## What is required
Output exactly the lines from the first one down to the line containing "obj.matrix_parent_inverse = Matrix.Identity(4)", inclusive.

## Data extract

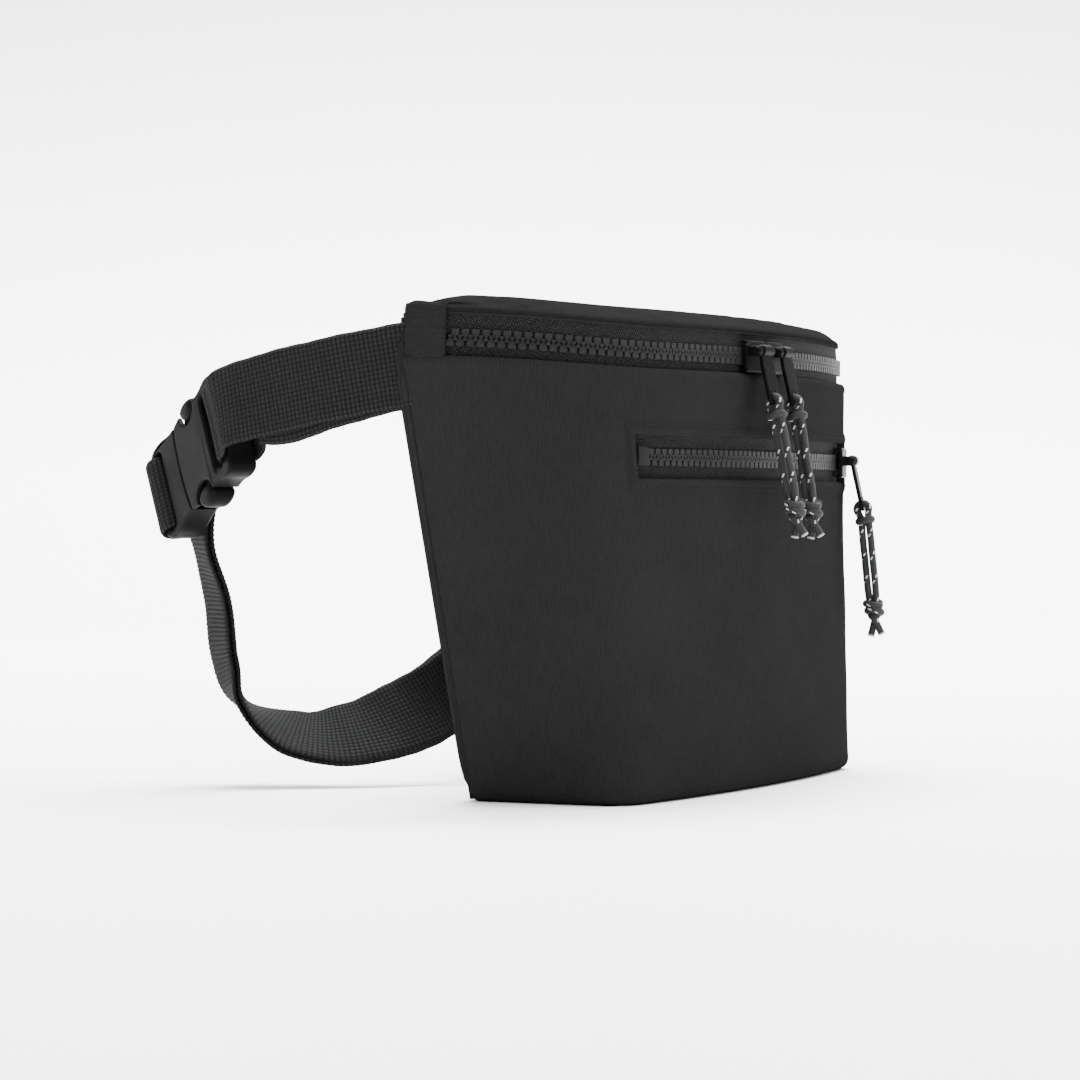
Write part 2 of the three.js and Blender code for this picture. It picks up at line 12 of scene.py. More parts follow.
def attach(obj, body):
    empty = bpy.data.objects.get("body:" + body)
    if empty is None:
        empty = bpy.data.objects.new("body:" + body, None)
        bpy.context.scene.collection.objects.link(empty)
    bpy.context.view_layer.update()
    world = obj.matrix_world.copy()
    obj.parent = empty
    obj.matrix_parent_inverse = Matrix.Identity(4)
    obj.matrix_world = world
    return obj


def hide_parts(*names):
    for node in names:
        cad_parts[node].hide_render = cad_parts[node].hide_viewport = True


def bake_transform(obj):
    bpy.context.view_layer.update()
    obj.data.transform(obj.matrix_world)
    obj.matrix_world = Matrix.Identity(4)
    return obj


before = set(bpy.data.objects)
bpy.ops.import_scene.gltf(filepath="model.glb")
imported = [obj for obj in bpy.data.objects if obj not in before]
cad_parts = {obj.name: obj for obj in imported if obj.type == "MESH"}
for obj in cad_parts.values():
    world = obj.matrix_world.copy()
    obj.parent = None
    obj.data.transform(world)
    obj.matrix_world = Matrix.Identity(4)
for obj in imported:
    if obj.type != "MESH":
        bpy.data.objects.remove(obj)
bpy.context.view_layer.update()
MM = 0.001

# ---------- dimensions shared with the CAD part, in millimetres ----------
BACK_SHIFT = 35
FRONT_RADIUS = 285
ZIP_PLAN = [("arc", FRONT_RADIUS, 15), ("arc", 66, 35), ("arc", 57, 45)]
BASE_PLAN = [("arc", 640, 7.45), ("arc", 12, 82.55), ("line", 39.8, 0)]
BASE_FRONT = 6
SEAM_Z = 130.5
REAR_RISE = 0.026
SKIN_OUT = 1.5
SKIN = 2.2
ZIP_Z = 136.3
ZIP_HALF = 148.8
PITCH = 3.1
TOP_SEAM_Z = 143.8
POCKET_Z = 104.3
WINDOW_HALF = 87
SLIDER_MEET = -18.3
POCKET_SLIDER_X = 74
TAB_LENGTH = 17.3
TAB_LEAN = math.radians(12)
BAR_OUT = 5.1
CORD = 2.4
RING_RADIUS = 2.1
STRAND_LENGTH = 30.5
STRAND_TURN = math.radians(78)
WEBBING = 25
WEBBING_THICK = 1.5


# ---------- plan curves ----------
def plan_length(plan):
    return sum(a if kind == "line" else a * math.radians(b) for kind, a, b in plan)


def plan_point(plan, distance):
    x = y = heading = 0.0
    left = abs(distance)
    for kind, a, b in plan:
        full = a if kind == "line" else a * math.radians(b)
        run = min(left, full)
        if kind == "line":
            x += run * math.cos(heading)
            y += run * math.sin(heading)
        else:
            turned = heading + run / a
            x += a * (math.sin(turned) - math.sin(heading))
            y += a * (math.cos(heading) - math.cos(turned))
            heading = turned
        left -= run
        if left <= 0:
            break
    return math.copysign(x, distance), y


ZIP_LENGTH = plan_length(ZIP_PLAN)
BASE_LENGTH = plan_length(BASE_PLAN)


def plan_at(u, z):
    share = min(1.0, z / SEAM_Z)
    tx, ty = plan_point(ZIP_PLAN, u * ZIP_LENGTH)
    bx, by = plan_point(BASE_PLAN, u * BASE_LENGTH)
    return bx + (tx - bx) * share, (by + BASE_FRONT) + (ty - by - BASE_FRONT) * share


def smooth(a, b, x):
    t = min(1.0, max(0.0, (x - a) / (b - a)))
    return t * t * (3 - 2 * t)


def skin(u, z, out):
    """A point of the bag's skin: u is -1 at the left rear corner and 1 at the right."""
    x, y = plan_at(u, z)
    x0, y0 = plan_at(u - 0.002, z)
    x1, y1 = plan_at(u + 0.002, z)
    length = math.hypot(x1 - x0, y1 - y0)
    away = smooth(0.47, 1.0, abs(u))
    return Vector((x + (y1 - y0) / length * out,
                   y - (x1 - x0) / length * out - BACK_SHIFT,
                   z * (1 + REAR_RISE * away)))


def skin_frame(u, z, out=0.0):
    """Place and axes on the skin: along the zip, inward, up."""
    step = 0.001
    place = skin(u, z, out)
    along = (skin(u + step, z, out) - skin(u - step, z, out)).normalized()
    up = Vector((0, 0, 1))
    inward = up.cross(along).normalized()
    up = along.cross(inward)
    matrix = Matrix((along, inward, up)).transposed().to_4x4()
    matrix.translation = place
    return matrix


def pocket_u(x):
    return x / (0.8 * ZIP_LENGTH + 0.2 * BASE_LENGTH)


# ---------- materials ----------
class Nodes:
    """A short way to write a shader: numbers go in, sockets come out."""

    def __init__(self, name):
        self.material = bpy.data.materials.new(name)
        self.material.use_nodes = True
        self.tree = self.material.node_tree
        self.shader = self.tree.nodes["Principled BSDF"]

    def node(self, kind, **settings):
        made = self.tree.nodes.new(kind)
        for key, value in settings.items():
            setattr(made, key, value)
        return made

    def put(self, socket, value):
        if hasattr(value, "links"):
            self.tree.links.new(value, socket)
        else:
            socket.default_value = value

    def math(self, operation, a, b=0.0, c=0.0):
        made = self.node("ShaderNodeMath", operation=operation)
        for socket, value in zip(made.inputs, (a, b, c)):
            self.put(socket, value)
        return made.outputs[0]

    def mul(self, a, b):
        return self.math("MULTIPLY", a, b)

    def add(self, a, b):
        return self.math("ADD", a, b)

    def sub(self, a, b):
        return self.math("SUBTRACT", a, b)

    def uv(self):
        """The surface's own coordinates, in millimetres."""
        made = self.node("ShaderNodeUVMap", uv_map="mm")
        parts = self.node("ShaderNodeSeparateXYZ")
        self.tree.links.new(made.outputs[0], parts.inputs[0])
        return self.math("MULTIPLY", parts.outputs[0], 100.0), self.math("MULTIPLY", parts.outputs[1], 100.0)

    def place(self):
        return self.node("ShaderNodeTexCoord").outputs["Object"]

    def vector(self, x, y, z=0.0):
        made = self.node("ShaderNodeCombineXYZ")
        for socket, value in zip(made.inputs, (x, y, z)):
            self.put(socket, value)
        return made.outputs[0]

    def noise(self, vector, scale, detail=3.0, roughness=0.55):
        made = self.node("ShaderNodeTexNoise")
        self.put(made.inputs["Vector"], vector)
        self.put(made.inputs["Scale"], scale)
        self.put(made.inputs["Detail"], detail)
        self.put(made.inputs["Roughness"], roughness)
        return made.outputs[0]

    def wave(self, value, pitch):
        """A row of round ridges, 0 to 1, one every pitch."""
        return self.math("ABSOLUTE", self.math("SINE", self.math("MULTIPLY", value, math.pi / pitch)))

    def ramp(self, value, low, high):
        made = self.node("ShaderNodeMapRange")
        self.put(made.inputs["Value"], value)
        self.put(made.inputs["From Min"], low)
        self.put(made.inputs["From Max"], high)
        return made.outputs[0]

    def mix(self, factor, a, b):
        made = self.node("ShaderNodeMix", data_type="RGBA")
        self.put(made.inputs["Factor"], factor)
        self.put(made.inputs[6], a if hasattr(a, "links") else (*a, 1))
        self.put(made.inputs[7], b if hasattr(b, "links") else (*b, 1))
        return made.outputs[2]

    def finish(self, colour, roughness, height, depth_mm, sheen=0.0, specular=0.5):
        self.put(self.shader.inputs["Base Color"], colour)
        self.put(self.shader.inputs["Roughness"], roughness)
        self.shader.inputs["Specular IOR Level"].default_value = specular
        if sheen:
            self.shader.inputs["Sheen Weight"].default_value = sheen
            self.shader.inputs["Sheen Roughness"].default_value = 0.45
            self.shader.inputs["Sheen Tint"].default_value = (0.8, 0.85, 0.9, 1)
        bump = self.node("ShaderNodeBump")
        self.put(bump.inputs["Height"], height)
        bump.inputs["Distance"].default_value = depth_mm * MM
        bump.inputs["Strength"].default_value = 1.0
        self.tree.links.new(bump.outputs[0], self.shader.inputs["Normal"])
        return self.material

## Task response
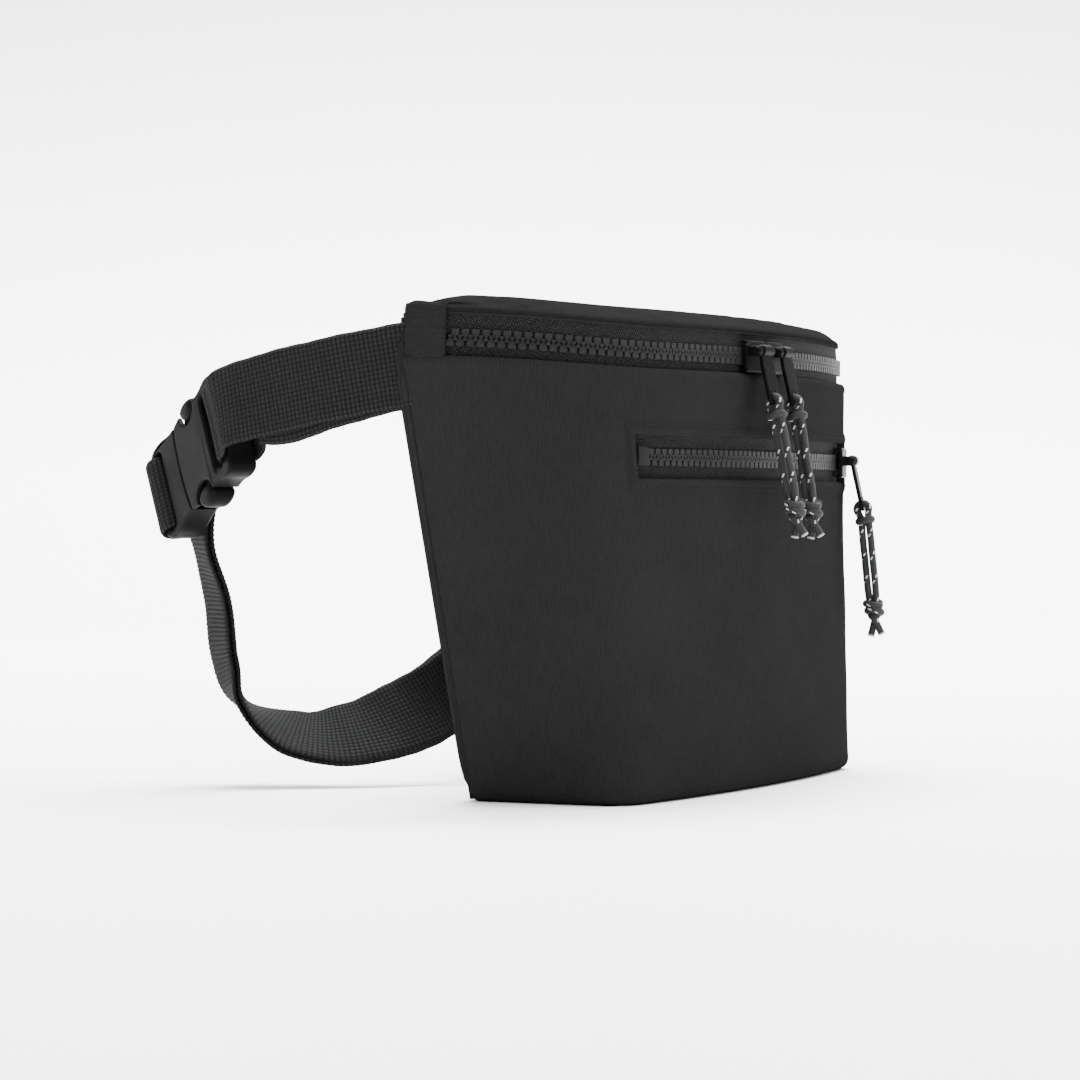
Write part 2 of the three.js and Blender code for this picture. It picks up at line 12 of scene.py. More parts follow.
def attach(obj, body):
    empty = bpy.data.objects.get("body:" + body)
    if empty is None:
        empty = bpy.data.objects.new("body:" + body, None)
        bpy.context.scene.collection.objects.link(empty)
    bpy.context.view_layer.update()
    world = obj.matrix_world.copy()
    obj.parent = empty
    obj.matrix_parent_inverse = Matrix.Identity(4)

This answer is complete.